Supplied material:
╔══

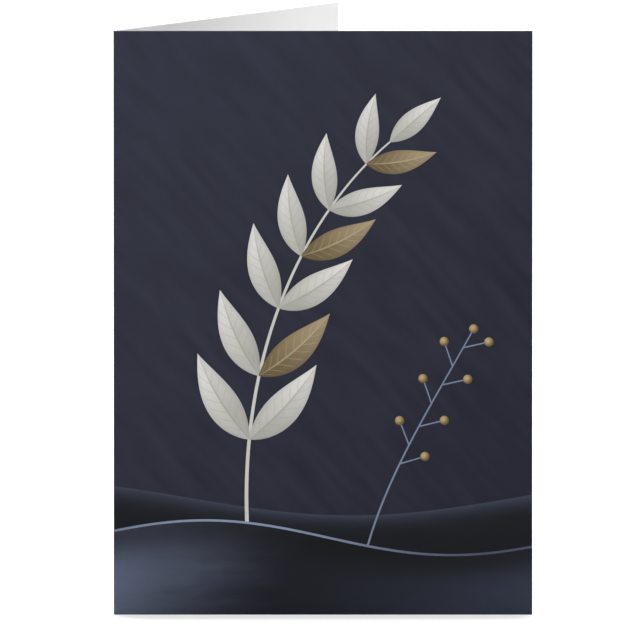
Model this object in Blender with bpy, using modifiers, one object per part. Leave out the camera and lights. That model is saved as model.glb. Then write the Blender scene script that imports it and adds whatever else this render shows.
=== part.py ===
"""A 5 by 7 inch greeting card: one sheet of coated card, printed on its front, folded and standing open.

The card is made as a printer makes it. The flat sheet is divided into its fields of ink, bent along its
crease, and given the thickness of the board. In plan the front lies along X and faces -Y, with the fold on
its left. Metres, +Z up, with the origin on the floor under the middle of the card's box.
"""

from math import cos, pi, radians, sin

import bpy
from mathutils import Vector
from mathutils.geometry import delaunay_2d_cdt, interpolate_bezier

# The sheet, each panel measured from the middle of the fold
panel_width = 0.127
panel_height = 0.1778
board_thickness = 0.0004

# The fold: the angle between the panels, the outer face's radius, and the bead that creasing raises inside
opening_angle = radians(57.5)
fold_radius = 0.00075
bead_height = 0.00012
fold_facets = 14

# The print. Its places are shares of the front, across from the fold and up. Its lengths are in metres.
hill_rise = 0.0053
far_hill_height = 0.20
far_hill_waves = 0.65
far_hill_start = radians(137)
near_hill_height = 0.13
near_hill_waves = 0.85
near_hill_start = radians(23)
rim_line_width = 0.0007

stem_root = (0.33, 0.06)
stem_pull = ((0.27, 0.40), (0.43, 0.67))
stem_tip = (0.66, 0.81)
stem_root_width = 0.0012
stem_tip_width = 0.0005
leaf_pairs = 6
first_leaf_share = 0.25
last_leaf_share = 0.91
leaf_length = 0.034
leaf_width = 0.0112
leaf_belly = 0.8
leaf_lean = radians(48)
leaf_curl = radians(-22)
leaf_stalk_width = 0.0004
top_leaf_share = 0.60

spray_root = (0.60, 0.10)
spray_pull = ((0.65, 0.24), (0.76, 0.36))
spray_tip = (0.86, 0.49)
spray_width = 0.0006
first_berry_share = 0.40
berry_count = 8
berry_radius = 0.0014
berry_stalk_length = 0.0080
berry_stalk_width = 0.0004

curve_points = 49
leaf_points = 15
berry_points = 20

# Paper and inks: name, colour, roughness
finishes = (
    ("coated_white", (0.80, 0.80, 0.78), 0.35),
    ("slate_ink", (0.032, 0.035, 0.053), 0.45),
    ("blue_grey_ink", (0.060, 0.070, 0.105), 0.45),
    ("rim_ink", (0.22, 0.26, 0.36), 0.45),
    ("charcoal_ink", (0.007, 0.008, 0.012), 0.45),
    ("cream_ink", (0.60, 0.60, 0.56), 0.45),
    ("ochre_ink", (0.24, 0.18, 0.09), 0.45),
    ("white_board", (0.86, 0.86, 0.84), 0.80),
)
finish_index = {name: index for index, (name, colour, roughness) in enumerate(finishes)}

bend = pi - opening_angle
half_fold = fold_radius * bend / 2
bend_lines = [half_fold * (1 - 2 * step / fold_facets) for step in range(fold_facets + 1)]


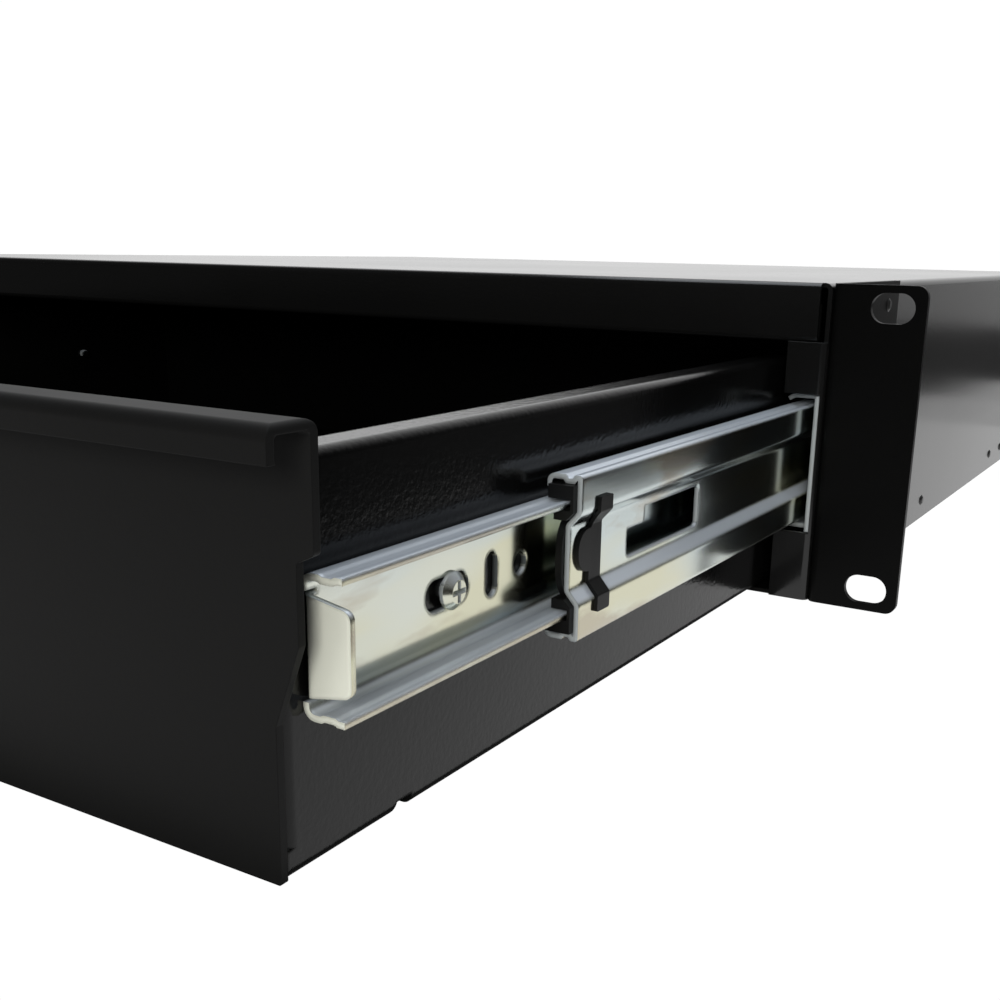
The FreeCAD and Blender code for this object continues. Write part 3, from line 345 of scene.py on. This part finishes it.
plane("floor", (-FLOOR_HALF, -FLOOR_HALF), (FLOOR_HALF, FLOOR_HALF), FLOOR - FLOOR_DROP,
      floor_material())
for name, low, high, strength in CARDS:
    card = plane(name, low, high, FLOOR + CARD_LIFT, card_material(f"{name}_glow", strength))
    card.visible_camera = False


# --- light ----------------------------------------------------------------------------------------

# The world is white to the camera. To all else it is dim, and brightens towards one side: the
# level at each place on the ramp, where 1 looks straight to that side.
BRIGHT_SIDE = Vector((-0.45, 0.85, 0.28)).normalized()
RAMP = ((0.55, 0.035), (0.92, 1.0))


def make_world():
    t = Tree(bpy.data.worlds.new("studio"), "ShaderNodeOutputWorld")
    towards = t.add("ShaderNodeVectorMath", {0: t.place["Generated"], 1: BRIGHT_SIDE},
                    operation="DOT_PRODUCT")
    ramp = t.add("ShaderNodeValToRGB", {0: towards.outputs["Value"]})
    for stop, (position, level) in zip(ramp.color_ramp.elements, RAMP):
        stop.position = position
        stop.color = gray(level)
    around = t.add("ShaderNodeBackground", {0: ramp.outputs[0]})
    white = t.add("ShaderNodeBackground", {0: gray(1), 1: BACKGROUND})
    seen = t.choose("Is Camera Ray", around.outputs[0], white.outputs[0])
    bpy.context.scene.world = t.finish(seen)


def softbox(name, place, target, size, power, colour):
    """A square area light that looks at a target, with its power in watts."""
    light = bpy.data.lights.new(name, "AREA")
    light.shape = "RECTANGLE"
    light.size = light.size_y = size
    light.energy = power
    light.color = colour
    lamp = bpy.data.objects.new(name, light)
    lamp.location = place
    lamp.rotation_euler = (Vector(target) - Vector(place)).to_track_quat("-Z", "Y").to_euler()
    bpy.context.scene.collection.objects.link(lamp)
    return lamp


make_world()
softbox("overhead", (0.1, 0.1, 1.6), (0.1, 0, 0), size=1.6, power=20, colour=(0.90, 0.95, 1.0))
fill = softbox("front_fill", (0.75, -1.7, 0.6), (0.2, -0.2, 0), size=0.8, power=22,
               colour=(1.0, 0.99, 0.95))
fill.visible_glossy = False  # its highlight would wash out the top when seen from the rear


# --- camera ---------------------------------------------------------------------------------------

# Fitted to the photograph: lens and sensor in mm, shift as a share of the picture, nearest and
# farthest reach, place, and the turns about the upright, the sideways and the viewing axis.
LENS, SENSOR = 43.07, 36
SHIFT = (-0.01443, 0.07707)
CLIP = (0.005, 50)
EYE = (0.3146, -0.3239, 0.05155)
TURN, TILT, ROLL = (math.radians(angle) for angle in (31.14, 74.62, 1.10))


def make_camera():
    lens = bpy.data.cameras.new("camera")
    lens.lens, lens.sensor_width = LENS, SENSOR
    lens.shift_x, lens.shift_y = SHIFT
    lens.clip_start, lens.clip_end = CLIP
    eye = bpy.data.objects.new("camera", lens)
    eye.matrix_world = (Matrix.Translation(EYE)
                        @ Matrix.Rotation(TURN, 4, "Z")
                        @ Matrix.Rotation(TILT, 4, "X")
                        @ Matrix.Rotation(ROLL, 4, "Z"))
    bpy.context.scene.collection.objects.link(eye)
    bpy.context.scene.camera = eye


make_camera()
bpy.context.scene.view_settings.view_transform = "Standard"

╚══

Given instruction: Transcribe, exactly and without additions, the lines of the records above, beginning with the line that contains "The FreeCAD and" and ending with the line that contains "# --- light", both included.

Exercise output:
The FreeCAD and Blender code for this object continues. Write part 3, from line 345 of scene.py on. This part finishes it.
plane("floor", (-FLOOR_HALF, -FLOOR_HALF), (FLOOR_HALF, FLOOR_HALF), FLOOR - FLOOR_DROP,
      floor_material())
for name, low, high, strength in CARDS:
    card = plane(name, low, high, FLOOR + CARD_LIFT, card_material(f"{name}_glow", strength))
    card.visible_camera = False


# --- light ----------------------------------------------------------------------------------------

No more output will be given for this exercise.